→ **Task prompt**
Return the listing below in full, with every line exactly as it is.

→ **Dataset content**

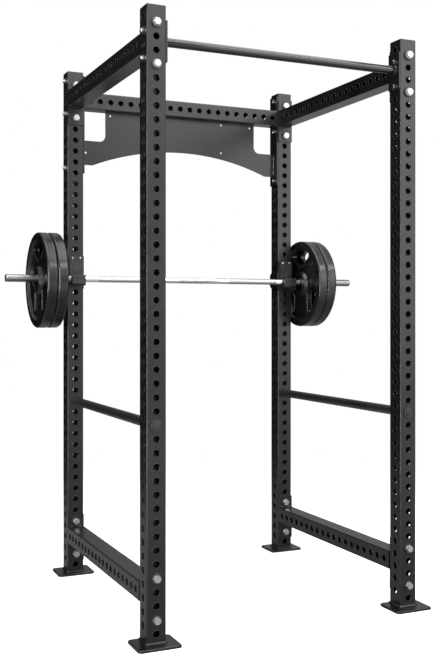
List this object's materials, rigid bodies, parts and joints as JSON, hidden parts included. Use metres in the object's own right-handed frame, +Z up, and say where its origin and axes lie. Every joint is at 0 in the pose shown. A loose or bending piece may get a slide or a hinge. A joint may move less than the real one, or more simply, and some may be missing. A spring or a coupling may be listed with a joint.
{
  "type": "power cage",
  "caption": "Free-standing square-tube power cage with drilled uprights, pull-up bar, arched rear panel, J-cups, pin-and-pipe safeties and a racked loaded barbell.",
  "frame": {"origin": "on the floor, at the middle of the overall footprint; the middle of the four uprights is 28.6 mm in front of it and 14 mm to its left", "axes": "+X to the right seen from the front (the open side with the pull-up bar), +Y to the back (the arched panel), +Z up"},
  "size_m": [1.774, 1.2912, 2.309],
  "materials": {
    "powder_coat": "satin black powder coat",
    "end_cap_plastic": "matt black moulded plastic",
    "bushing_plastic": "matt black nylon",
    "zinc_steel": "bright zinc-plated steel",
    "safety_steel": "black oxide steel, semi-gloss",
    "gloss_black_steel": "gloss black enamel",
    "liner_plastic": "black UHMW polyethylene",
    "bar_chrome": "hard chrome, polished",
    "bronze": "sintered bronze",
    "plate_rubber": "moulded rubber, satin sheen",
    "ring_steel": "machined stainless steel",
    "cap_steel": "turned steel"
  },
  "bodies": {
    "frame": {"upright_front_left": "powder_coat", "foot_plate_front_left": "powder_coat", "upright_front_right": "powder_coat", "foot_plate_front_right": "powder_coat", "upright_rear_left": "powder_coat", "foot_plate_rear_left": "powder_coat", "upright_rear_right": "powder_coat", "foot_plate_rear_right": "powder_coat", "end_caps": "end_cap_plastic", "side_beam_top_left": "powder_coat", "beam_flanges_top_left": "powder_coat", "side_beam_top_right": "powder_coat", "beam_flanges_top_right": "powder_coat", "side_beam_bottom_left": "powder_coat", "beam_flanges_bottom_left": "powder_coat", "side_beam_bottom_right": "powder_coat", "beam_flanges_bottom_right": "powder_coat", "side_beam_bolts": "zinc_steel", "side_beam_nuts": "zinc_steel", "side_beam_washers": "zinc_steel", "side_beam_bushing_rings": "bushing_plastic", "rear_crossmember": "powder_coat", "rear_arch_panel": "powder_coat", "rear_end_plate_left": "powder_coat", "rear_end_plate_right": "powder_coat", "pull_up_bar": "gloss_black_steel", "pull_up_bracket_left": "powder_coat", "pull_up_bracket_right": "powder_coat", "cross_bolts": "zinc_steel", "cross_nuts": "zinc_steel", "cross_washers": "safety_steel"},
    "j_cup_left": {"j_cup_body_left": "powder_coat", "j_cup_back_pad_left": "liner_plastic", "j_cup_saddle_left": "liner_plastic", "j_cup_screws_left": "zinc_steel"},
    "safety_pipe_left": {"safety_pipe_left": "safety_steel"},
    "safety_pin_left": {"safety_pin_left": "safety_steel"},
    "j_cup_right": {"j_cup_body_right": "powder_coat", "j_cup_back_pad_right": "liner_plastic", "j_cup_saddle_right": "liner_plastic", "j_cup_screws_right": "zinc_steel"},
    "safety_pipe_right": {"safety_pipe_right": "safety_steel"},
    "safety_pin_right": {"safety_pin_right": "safety_steel"},
    "bar": {"bar_shaft": "bar_chrome"},
    "sleeve_left": {"bar_sleeve_left": "bar_chrome", "stop_collar_left": "safety_steel", "sleeve_bushings_left": "bronze", "sleeve_end_cap_left": "cap_steel"},
    "plate_inner_left": {"plate_inner_left": "plate_rubber", "plate_ring_inner_left": "ring_steel"},
    "plate_outer_left": {"plate_outer_left": "plate_rubber", "plate_ring_outer_left": "ring_steel"},
    "sleeve_right": {"bar_sleeve_right": "bar_chrome", "stop_collar_right": "safety_steel", "sleeve_bushings_right": "bronze", "sleeve_end_cap_right": "cap_steel"},
    "plate_inner_right": {"plate_inner_right": "plate_rubber", "plate_ring_inner_right": "ring_steel"},
    "plate_outer_right": {"plate_outer_right": "plate_rubber", "plate_ring_outer_right": "ring_steel"}
  },
  "joints": [
    {"name": "j_cup_left_pull", "type": "slide", "parent": "frame", "child": "j_cup_left", "axis": [0, -1, 0], "range_m": [0, 0.1]},
    {"name": "j_cup_right_pull", "type": "slide", "parent": "frame", "child": "j_cup_right", "axis": [0, -1, 0], "range_m": [0, 0.1]},
    {"name": "bar_lift", "type": "slide", "parent": "j_cup_left", "child": "bar", "axis": [0, 0, 1], "range_m": [0, 0.5]},
    {"name": "sleeve_left_turn", "type": "hinge", "parent": "bar", "child": "sleeve_left", "pos_m": [-0.74, 0.4316, 1.355], "axis": [1, 0, 0], "continuous": true},
    {"name": "plate_inner_left_slide", "type": "slide", "parent": "sleeve_left", "child": "plate_inner_left", "axis": [-1, 0, 0], "range_m": [-0.05, 0.24]},
    {"name": "plate_outer_left_slide", "type": "slide", "parent": "plate_inner_left", "child": "plate_outer_left", "axis": [-1, 0, 0], "range_m": [0, 0.19]},
    {"name": "safety_pin_left_pull", "type": "slide", "parent": "frame", "child": "safety_pin_left", "axis": [0, -1, 0], "range_m": [0, 1.16]},
    {"name": "safety_pipe_left_turn", "type": "hinge", "parent": "frame", "child": "safety_pipe_left", "pos_m": [-0.558, -0.0286, 0.795], "axis": [0, 1, 0], "continuous": true},
    {"name": "sleeve_right_turn", "type": "hinge", "parent": "bar", "child": "sleeve_right", "pos_m": [0.74, 0.4316, 1.355], "axis": [1, 0, 0], "continuous": true},
    {"name": "plate_inner_right_slide", "type": "slide", "parent": "sleeve_right", "child": "plate_inner_right", "axis": [1, 0, 0], "range_m": [0, 0.3]},
    {"name": "plate_outer_right_slide", "type": "slide", "parent": "plate_inner_right", "child": "plate_outer_right", "axis": [1, 0, 0], "range_m": [0, 0.25]},
    {"name": "safety_pin_right_pull", "type": "slide", "parent": "frame", "child": "safety_pin_right", "axis": [0, -1, 0], "range_m": [0, 1.16]},
    {"name": "safety_pipe_right_turn", "type": "hinge", "parent": "frame", "child": "safety_pipe_right", "pos_m": [0.53, -0.0286, 0.795], "axis": [0, 1, 0], "continuous": true}
  ],
  "couplings": [
    {"joint": "j_cup_right_pull", "follows": "j_cup_left_pull", "ratio": 1}
  ]
}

→ **Reply to the exercise**
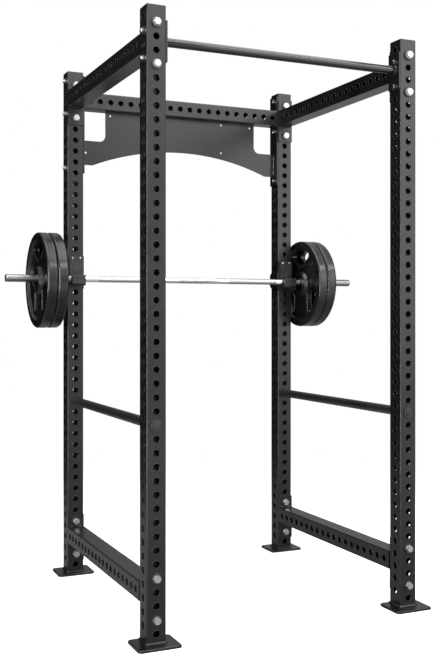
List this object's materials, rigid bodies, parts and joints as JSON, hidden parts included. Use metres in the object's own right-handed frame, +Z up, and say where its origin and axes lie. Every joint is at 0 in the pose shown. A loose or bending piece may get a slide or a hinge. A joint may move less than the real one, or more simply, and some may be missing. A spring or a coupling may be listed with a joint.
{
  "type": "power cage",
  "caption": "Free-standing square-tube power cage with drilled uprights, pull-up bar, arched rear panel, J-cups, pin-and-pipe safeties and a racked loaded barbell.",
  "frame": {"origin": "on the floor, at the middle of the overall footprint; the middle of the four uprights is 28.6 mm in front of it and 14 mm to its left", "axes": "+X to the right seen from the front (the open side with the pull-up bar), +Y to the back (the arched panel), +Z up"},
  "size_m": [1.774, 1.2912, 2.309],
  "materials": {
    "powder_coat": "satin black powder coat",
    "end_cap_plastic": "matt black moulded plastic",
    "bushing_plastic": "matt black nylon",
    "zinc_steel": "bright zinc-plated steel",
    "safety_steel": "black oxide steel, semi-gloss",
    "gloss_black_steel": "gloss black enamel",
    "liner_plastic": "black UHMW polyethylene",
    "bar_chrome": "hard chrome, polished",
    "bronze": "sintered bronze",
    "plate_rubber": "moulded rubber, satin sheen",
    "ring_steel": "machined stainless steel",
    "cap_steel": "turned steel"
  },
  "bodies": {
    "frame": {"upright_front_left": "powder_coat", "foot_plate_front_left": "powder_coat", "upright_front_right": "powder_coat", "foot_plate_front_right": "powder_coat", "upright_rear_left": "powder_coat", "foot_plate_rear_left": "powder_coat", "upright_rear_right": "powder_coat", "foot_plate_rear_right": "powder_coat", "end_caps": "end_cap_plastic", "side_beam_top_left": "powder_coat", "beam_flanges_top_left": "powder_coat", "side_beam_top_right": "powder_coat", "beam_flanges_top_right": "powder_coat", "side_beam_bottom_left": "powder_coat", "beam_flanges_bottom_left": "powder_coat", "side_beam_bottom_right": "powder_coat", "beam_flanges_bottom_right": "powder_coat", "side_beam_bolts": "zinc_steel", "side_beam_nuts": "zinc_steel", "side_beam_washers": "zinc_steel", "side_beam_bushing_rings": "bushing_plastic", "rear_crossmember": "powder_coat", "rear_arch_panel": "powder_coat", "rear_end_plate_left": "powder_coat", "rear_end_plate_right": "powder_coat", "pull_up_bar": "gloss_black_steel", "pull_up_bracket_left": "powder_coat", "pull_up_bracket_right": "powder_coat", "cross_bolts": "zinc_steel", "cross_nuts": "zinc_steel", "cross_washers": "safety_steel"},
    "j_cup_left": {"j_cup_body_left": "powder_coat", "j_cup_back_pad_left": "liner_plastic", "j_cup_saddle_left": "liner_plastic", "j_cup_screws_left": "zinc_steel"},
    "safety_pipe_left": {"safety_pipe_left": "safety_steel"},
    "safety_pin_left": {"safety_pin_left": "safety_steel"},
    "j_cup_right": {"j_cup_body_right": "powder_coat", "j_cup_back_pad_right": "liner_plastic", "j_cup_saddle_right": "liner_plastic", "j_cup_screws_right": "zinc_steel"},
    "safety_pipe_right": {"safety_pipe_right": "safety_steel"},
    "safety_pin_right": {"safety_pin_right": "safety_steel"},
    "bar": {"bar_shaft": "bar_chrome"},
    "sleeve_left": {"bar_sleeve_left": "bar_chrome", "stop_collar_left": "safety_steel", "sleeve_bushings_left": "bronze", "sleeve_end_cap_left": "cap_steel"},
    "plate_inner_left": {"plate_inner_left": "plate_rubber", "plate_ring_inner_left": "ring_steel"},
    "plate_outer_left": {"plate_outer_left": "plate_rubber", "plate_ring_outer_left": "ring_steel"},
    "sleeve_right": {"bar_sleeve_right": "bar_chrome", "stop_collar_right": "safety_steel", "sleeve_bushings_right": "bronze", "sleeve_end_cap_right": "cap_steel"},
    "plate_inner_right": {"plate_inner_right": "plate_rubber", "plate_ring_inner_right": "ring_steel"},
    "plate_outer_right": {"plate_outer_right": "plate_rubber", "plate_ring_outer_right": "ring_steel"}
  },
  "joints": [
    {"name": "j_cup_left_pull", "type": "slide", "parent": "frame", "child": "j_cup_left", "axis": [0, -1, 0], "range_m": [0, 0.1]},
    {"name": "j_cup_right_pull", "type": "slide", "parent": "frame", "child": "j_cup_right", "axis": [0, -1, 0], "range_m": [0, 0.1]},
    {"name": "bar_lift", "type": "slide", "parent": "j_cup_left", "child": "bar", "axis": [0, 0, 1], "range_m": [0, 0.5]},
    {"name": "sleeve_left_turn", "type": "hinge", "parent": "bar", "child": "sleeve_left", "pos_m": [-0.74, 0.4316, 1.355], "axis": [1, 0, 0], "continuous": true},
    {"name": "plate_inner_left_slide", "type": "slide", "parent": "sleeve_left", "child": "plate_inner_left", "axis": [-1, 0, 0], "range_m": [-0.05, 0.24]},
    {"name": "plate_outer_left_slide", "type": "slide", "parent": "plate_inner_left", "child": "plate_outer_left", "axis": [-1, 0, 0], "range_m": [0, 0.19]},
    {"name": "safety_pin_left_pull", "type": "slide", "parent": "frame", "child": "safety_pin_left", "axis": [0, -1, 0], "range_m": [0, 1.16]},
    {"name": "safety_pipe_left_turn", "type": "hinge", "parent": "frame", "child": "safety_pipe_left", "pos_m": [-0.558, -0.0286, 0.795], "axis": [0, 1, 0], "continuous": true},
    {"name": "sleeve_right_turn", "type": "hinge", "parent": "bar", "child": "sleeve_right", "pos_m": [0.74, 0.4316, 1.355], "axis": [1, 0, 0], "continuous": true},
    {"name": "plate_inner_right_slide", "type": "slide", "parent": "sleeve_right", "child": "plate_inner_right", "axis": [1, 0, 0], "range_m": [0, 0.3]},
    {"name": "plate_outer_right_slide", "type": "slide", "parent": "plate_inner_right", "child": "plate_outer_right", "axis": [1, 0, 0], "range_m": [0, 0.25]},
    {"name": "safety_pin_right_pull", "type": "slide", "parent": "frame", "child": "safety_pin_right", "axis": [0, -1, 0], "range_m": [0, 1.16]},
    {"name": "safety_pipe_right_turn", "type": "hinge", "parent": "frame", "child": "safety_pipe_right", "pos_m": [0.53, -0.0286, 0.795], "axis": [0, 1, 0], "continuous": true}
  ],
  "couplings": [
    {"joint": "j_cup_right_pull", "follows": "j_cup_left_pull", "ratio": 1}
  ]
}